The NDP is also proposing a carbon tax, expansion of provincial healthcare for transgender individuals and further Indigenous reconciliation efforts.

Durrant said the elimination of the tuition rebate program is resulting in less money being spent on students. However the NDP would not propose restoring the program since the New Brunswick Student Alliance has asked for “upfront help,” he said.

Approaches to sexual violence policies differ

New Brunswick Student Alliance Chair Brianna Workman asked candidates to explain their positions on provincial involvement in sexual violence policies at post-secondary institutions.

Holt said the Liberals believe their “best tool” to use is a memorandum of understanding, or MOU, between the provincial government and each university. There should be a standard that allows for flexibility at each campus, she said.

Smith said he strongly supports provincial legislation implementing an overall standard, but doesn’t like the MOU approach.

“I’m very wary of tying this in and using it as a bait-and-hook for funding,” he said.

Durrant said the NDP wants clear policies in place that a university can be judged on and held accountable to.

Coon said he began drafting sexual violence legislation two years ago, but stopped as universities at the time were working to put their own policies in place. He said he would like to see an evaluation of the current system.

Emily Blue, the executive director of the New Brunswick Student Alliance, speaks during a panel on postsecondary education policy on Tuesday. | Photo: Maria Nazareth Araujo

New resources pledged to mental health

Candidates were asked how their parties would provide more mental health supports for students.

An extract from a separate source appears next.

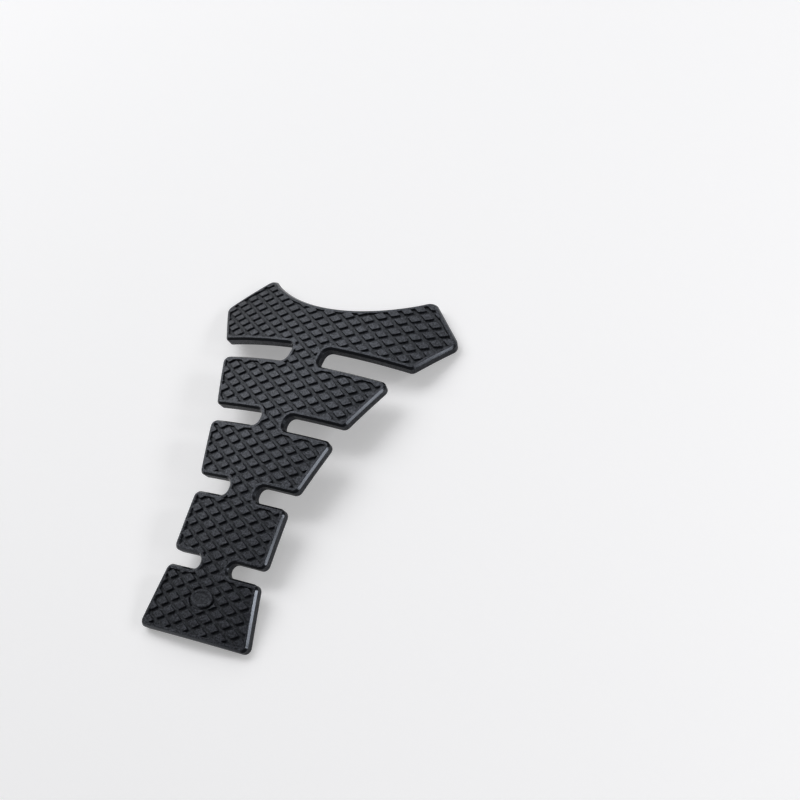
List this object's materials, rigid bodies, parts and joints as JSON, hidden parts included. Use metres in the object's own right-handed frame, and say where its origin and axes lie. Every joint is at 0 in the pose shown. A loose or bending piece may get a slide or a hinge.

Emily Blue, the executive director of the New Brunswick Student Alliance, said the average wait time to see a counselor is two to six weeks on member campuses.

Durrant said he supports the concept of “e-mental health” and developing applications to help students with things such as mindfulness and meditation. He also said the focus needs to be on the other factors of mental health issues, including the “financial burden.”

Smith said the Progressive Conservatives want more of a strategy that caters to individual needs. A Tory government would hire more psychologists to address issues as early as possible, he said.

“We need to end the stigma around mental health,” Smith said.

Coon said he wants to remove the cap the province places on billing numbers for specialists. Fredericton is at its cap and the area still needs more psychologists, he said.

Holt said technology-based solutions are a good approach, and reiterated that she wants to work with campuses in addressing mental health issues.